De hecho realizó sus primeros estudios profesionales en la Academia de San Carlos, no en pintura, sino en arquitectura, dado lo cual, una amplia serie de los dibujos a línea que se exhiben forma un rubro completo. Por ejemplo, la vista del convento del Carmen y el paisaje de Real del Monte, en el estado de Hidalgo, con el alambrado eléctrico. Dado que lo fascinaban los aparatos, a veces connota no sólo el cableado, sino igualmente detalles como el switch medidor que resulta motivo indispensable en la composición de La billetera (1932).

Su casa-estudio en las vecindades de la Villa de Guadalupe fue diseñada y construida por él, ya casado con Mercedes Correa. Procrearon dos hijas. Marcela y Vilma.

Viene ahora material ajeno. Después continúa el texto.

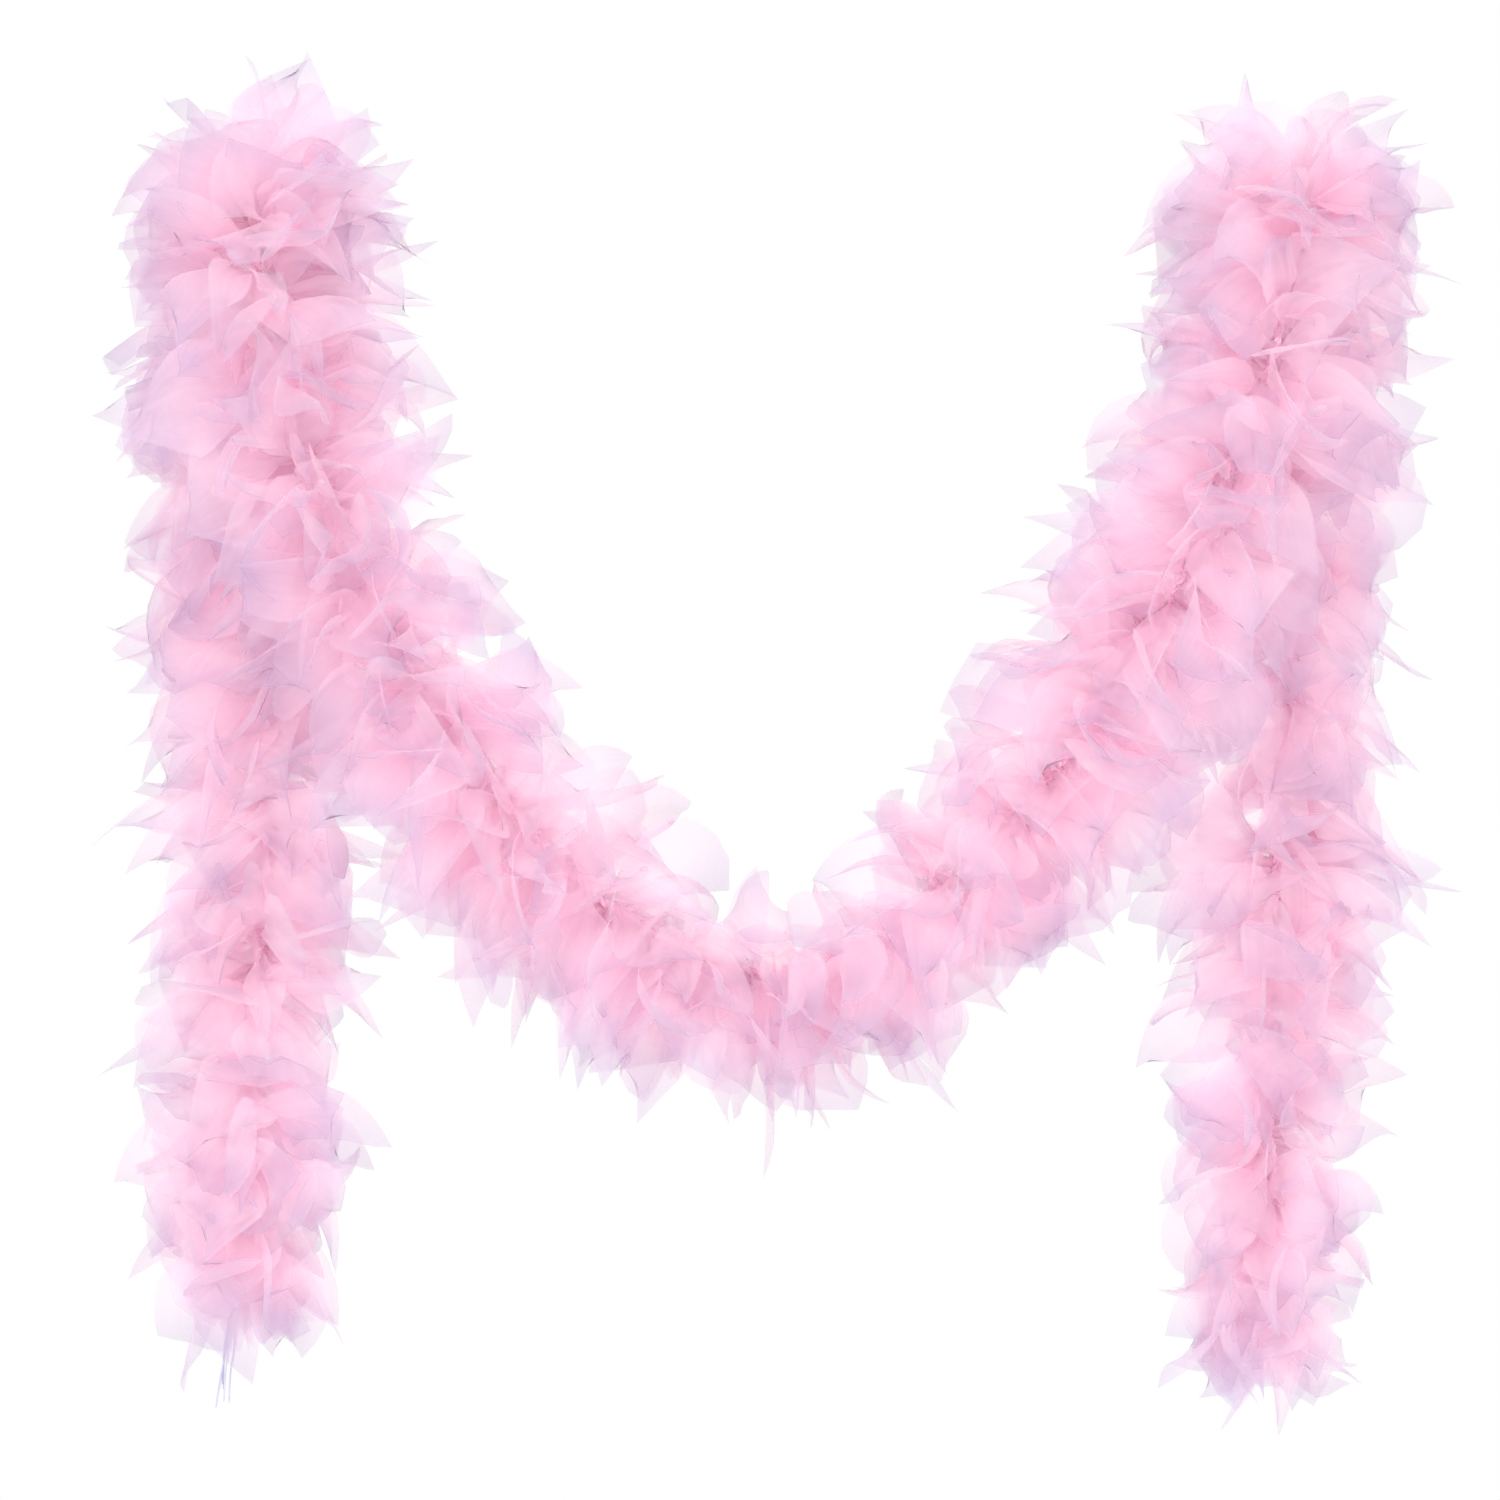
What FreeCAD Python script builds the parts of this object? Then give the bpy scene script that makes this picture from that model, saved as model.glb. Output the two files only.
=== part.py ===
"""Petal boa draped over a straight rail, in millimetres.

The origin is on the rail's axis at the middle of the left saddle. X runs along the rail to the right saddle,
Y points behind the rail, and Z points up. One cord goes over the rail twice: its middle, the swag, hangs in front,
and its two tails hang behind. Whorls of petals, the tufts, sit along the whole cord.
"""

import FreeCAD, Part
import math
import os

Vector = FreeCAD.Vector

# The rail and the places where the boa goes over it
RAIL_RADIUS = 11.0
SADDLE_SPACING = 422.0
SADDLE_RADIUS = 18.0
PAD_LENGTH = 60.0
PAD_GAP = 0.2

# Cord
CORD_RADIUS = 2.0
CUP_GAP = 0.2
ARC_SHARE = 0.45

# Tufts
TUFT_PITCH = 45.0
FIRST_TUFT = 26.0
HUB_RADIUS = 7.0
HUB_LENGTH = 8.0
HUB_BORE = 2.3
CROWN_HUB_LENGTH = 6.0
CROWN_HUB_BORE = 2.6
PETAL_COUNT = 9
PETAL_ROOT = 5.0
PETAL_ROOT_WIDTH = 4.4
PETAL_WIDTH = 22.0
PETAL_THICKNESS = 1.6
PETAL_WIDEST = 0.6
TIP_RADIUS = 56.0
CROWN_TIP_RADIUS = 60.0
INNER_TIP_RADIUS = 38.0
TIP_BEND_SHARE = 0.25
PETAL_TILT = 7.0
SWAG_TILT = 4.0
END_TILT = 52.0
TURN_PER_TUFT = 23.0
CROWN_ANGLES = (45.0, 90.0, 135.0)
CROWN_FAN = (-78.0, -52.0, -26.0, 0.0, 26.0, 52.0, 78.0)

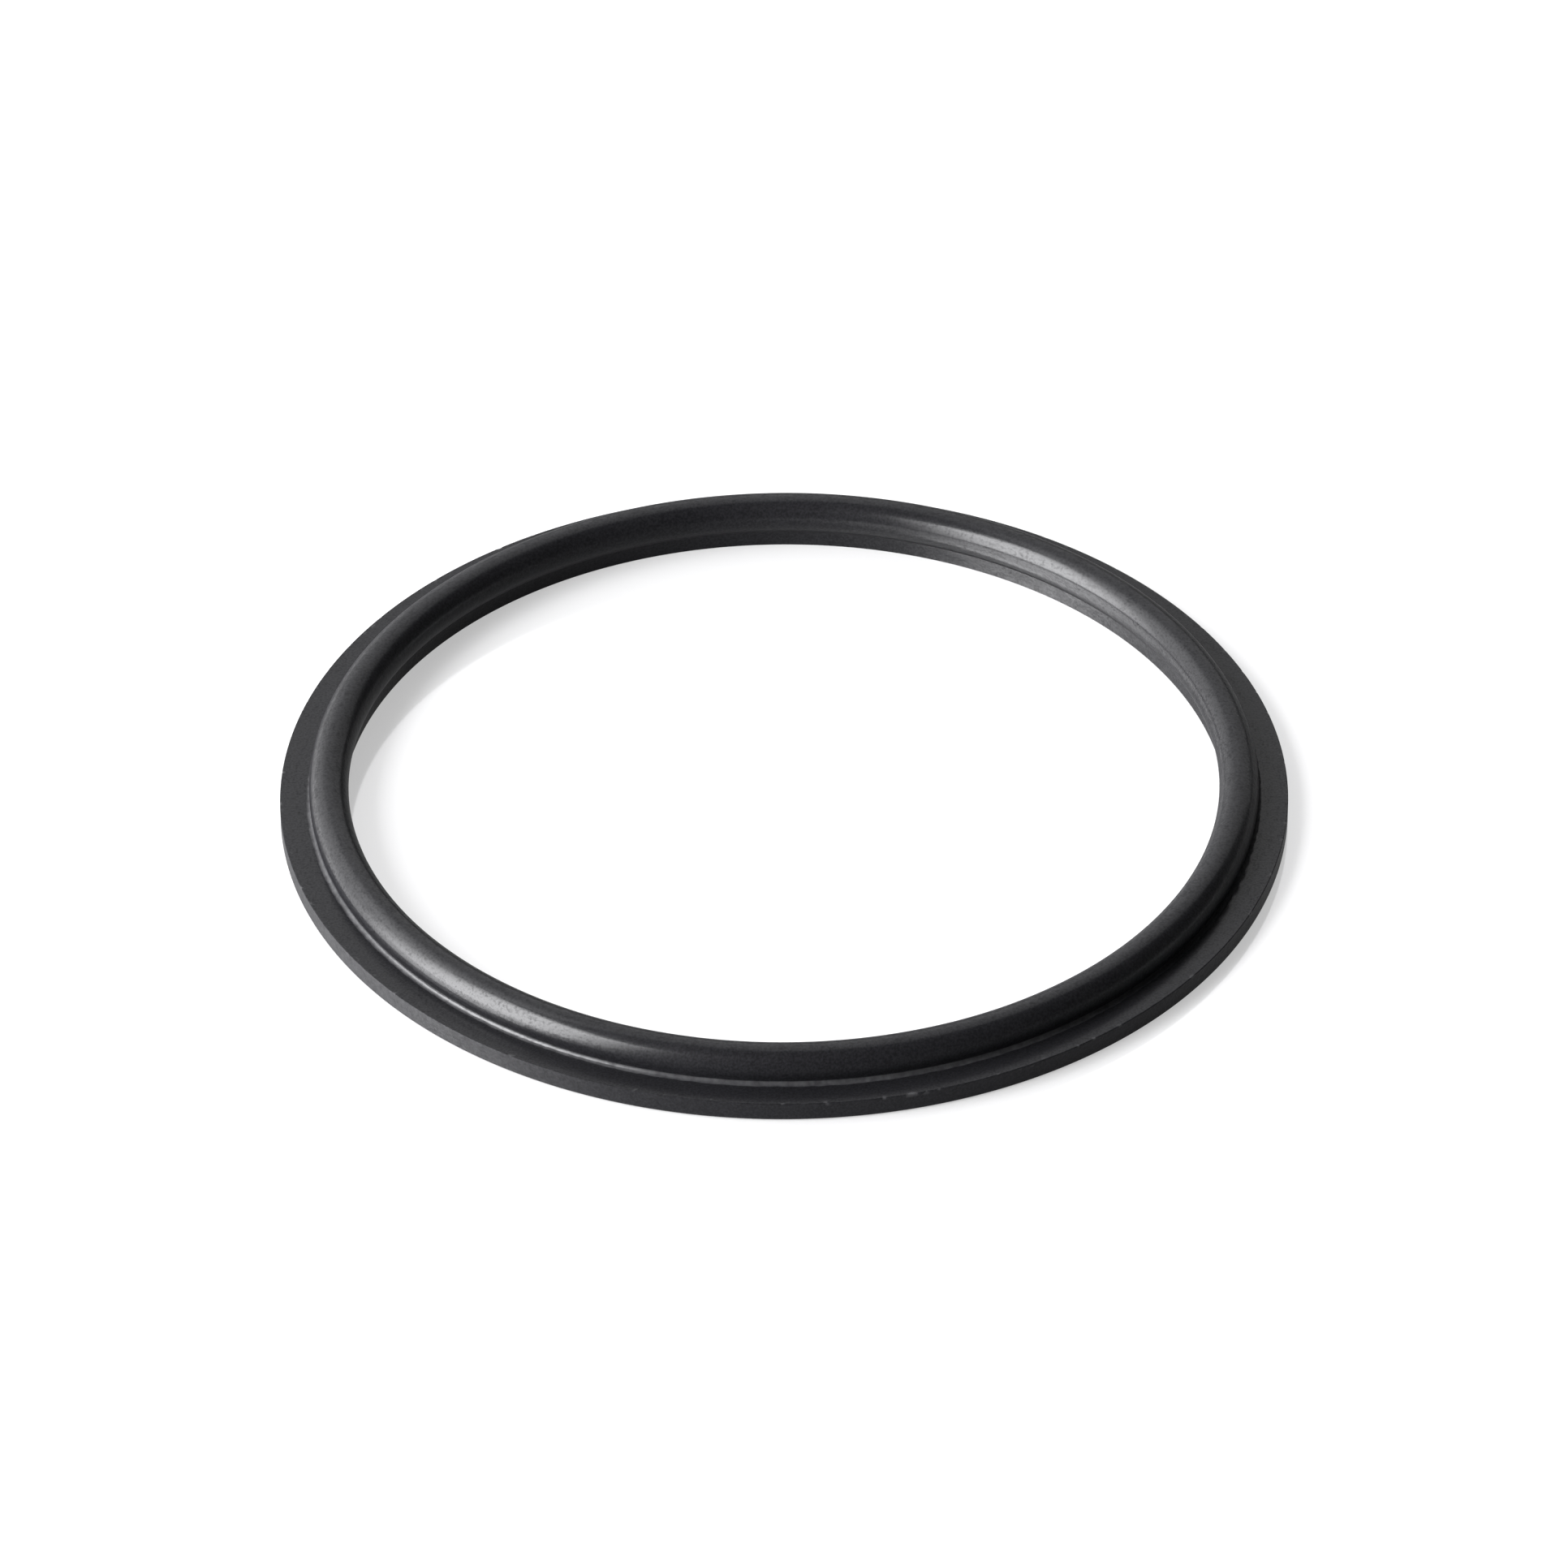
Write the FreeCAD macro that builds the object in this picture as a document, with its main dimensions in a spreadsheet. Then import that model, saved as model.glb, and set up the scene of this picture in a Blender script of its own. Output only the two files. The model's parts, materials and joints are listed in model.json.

Rinde tributo al arquitecto en la pintura titulada El maquetista, mientras que la Alegoría teatral de la colección Blaisten apunta a los diseños de sets que habría de realizar. Otra obra de esa misma colección, El organillero, ofrece en primer término a una pareja bailando al son del organillo. El paso de baile, quizá un fox trot, está perfectamente observado. La mujer, vista de espaldas, es una flapper.

Si el visitante observa las piezas con el tiempo suficiente, percibe un recuento que entrega modalidades específicas, con frecuencia caricaturizadas, de los habitantes de México en los años 30 y 40.